The need for balanced board (independent chair, INEDS,, SID, NEDs, ED). Which also takes into account gender, ethnic and cognitive diversity and
the need to service and support board level committees (eg Audit CoRemuneration Co and Nomination Committee)
Consideration should be give to required skills, knowledge and experience
Role Board Chair
The chair must lead the Board
Set the board agenda keeping in mind strategy, purpose and values.
Promote open debate at Board with emphasis on culture and accountability
Encourage other board directors to provide their views, specialist advice and constructive challenge
Ensure boards directors have high quality information needed to make effective decisions. Materials must be distributed on a timely basis
Board chair should mentor new directors
Board chair should engage regularly with shareholders and ensure the views of shareholders and stakeholders are taken into consideration
The board chair is responsible for ensuring the effectiveness of the board and
The board chair must lead the annual self evaluation process
Board chair should also promote a constructive working relationship with the chief executive
Role of the CEO
To set an example for employees
Support the board chair
Propose strategy
Implement strategy approved by the board
The CEO should also communicate the view of senior management at the board as well as the views of the employees
At the board meeting the CEO is an executive director and must adhere to the directors duties set out in sections 171-177 of the company’s act 2006.
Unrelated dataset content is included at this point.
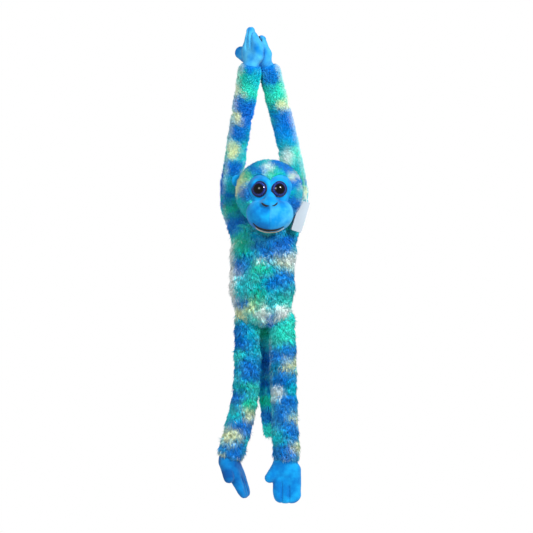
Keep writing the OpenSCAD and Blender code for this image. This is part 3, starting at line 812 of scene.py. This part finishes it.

Corporate Social Responsibility
There is no single definition but CSR is essentially the way in which companies integrate environment, social and governance factors into their business model.
CSR is becoming increasingly more important and pre the Companies Act 2006, companies are expected to report on CSR within their narrative reporting as part of the annual financial reports.
Their are several types of CSR:
1-Philanthropy eg Patagonia
2-Pet projects
3-Partnerships eg McDonalds
4-Propaganda eg Virgin
CSR reporting is mandatory for listed companies.
Non financial reporting -
Integrated reporting
The financial statements are yesterdays news (contain historical information)
They do not represent the entire picture
Integrated reporting helps to provide a more complete picture and allow for more informed decision making
Integrated reporting considers other types of capital aside from just financial capital. These 6 other types of capital include
1- Human capital
2- Intellectual capital
3- Manufacturing capital
4- financial capital
5- social capital
6- relationship capital
7- natural capital
These types of items are currently reported on in the strategic report as part of companies act 2006 strategic and miscellaneous reporting requirements
This reporting is not audited and it is more qualitative than quantitative but it is a step in the right direction in terms of providing a fuller view of companies position
Non financial reporting -
Triple bottom reporting
The term Triple Bottom Reporting was first introduced by John Ellington in 1994
He argued the the true cost of doing business required consideration of environmental and social costs.
Focus on the three ps - people, planet and profit
Risk and internal controls
The management of risk is a core part of corporate governance.
It requires the development of structures, policies and procedures and companies should create a good culture within their organization to promote openness and accountability with regard to risk.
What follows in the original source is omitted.